Eakinomics: Finishing the TCJA

There is a now a mini-industry of columns and blog posts claiming the Tax Cuts and Jobs Act (TCJA) “failed.” I find this amusing because, as just reported by The Wall Street Journal (WSJ), “the Treasury Department issued new rules implementing two major pieces of the 2017 tax law.” That’s right, the TCJA is still being implemented, particularly with respect to important international tax provisions that are intended to transform the United States to be a tax-competitive location for global investment.

Among the most important of the final regulations are those implementing the minimum tax on Global Intangible Low-Taxed Income (GILTI). As part of modernizing the tax code, TCJA explicitly considered the role of investment in intellectual property (IP). It taxes intangible income derived from serving foreign markets through U.S.-based operations (called Foreign-Derived Intangible Income, or FDII) at a 13.125 percent rate. And in order to ensure the new territorial approach does not cause companies to move valuable IP abroad to tax havens, the TCJA added the GILTI provision that is intended to apply a minimum tax when a company’s aggregate foreign tax rate on its intangible income is below the 13.125-percent FDII rate.

The tax on GILTI was intended to be fully offset by foreign tax credits when a company’s aggregate foreign tax rate was 13.125 percent or higher. As stated in the conference report to the bill as voted on by members of Congress, “At foreign tax rates greater than or equal to 13.125%, there is no residual U.S. tax owed on GILTI, so that the combined foreign and U.S. tax rate on GILTI equals the foreign tax rate.”

Unfortunately, because of the interaction between legacy “expense allocation” rules, which limit the foreign tax credits that companies can claim, and the GILTI regime, the intent of Congress was being thwarted. Looking forward, Congress’s key intent is that incentives point to the United States for IP-based activities. It matters much less what happens to the actual tax liabilities of existing firms for existing activities.

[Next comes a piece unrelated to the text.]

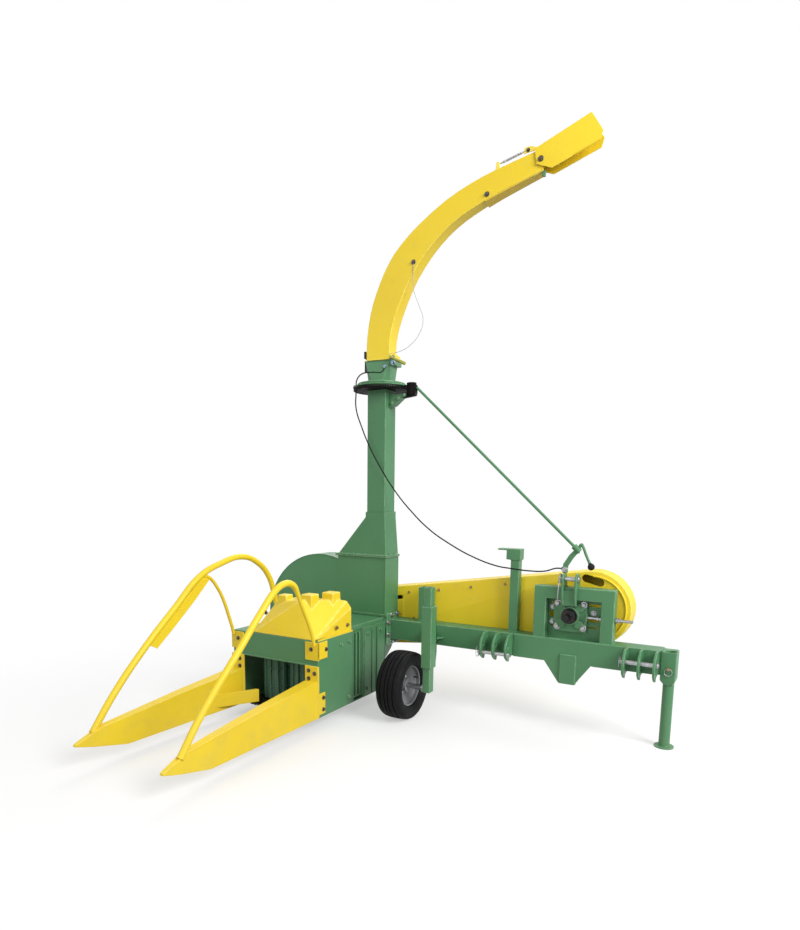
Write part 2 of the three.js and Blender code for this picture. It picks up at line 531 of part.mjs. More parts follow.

While it is commonplace to demean the efforts of “government bureaucrats” and lambast DC-based “swamp dwellers,” the reality is that the Treasury did yeoman’s work with the TCJA. When the world’s largest economy changes for the first (and last) time from a worldwide system to a more territorial system of income taxation, there are bound to be glitches in the statute, and these have been minimized to the extent possible.


Fact of the Day

Across all rulemakings, last week federal agencies published $2.2 billion in total net costs and added 6.2 million hours of annual paperwork.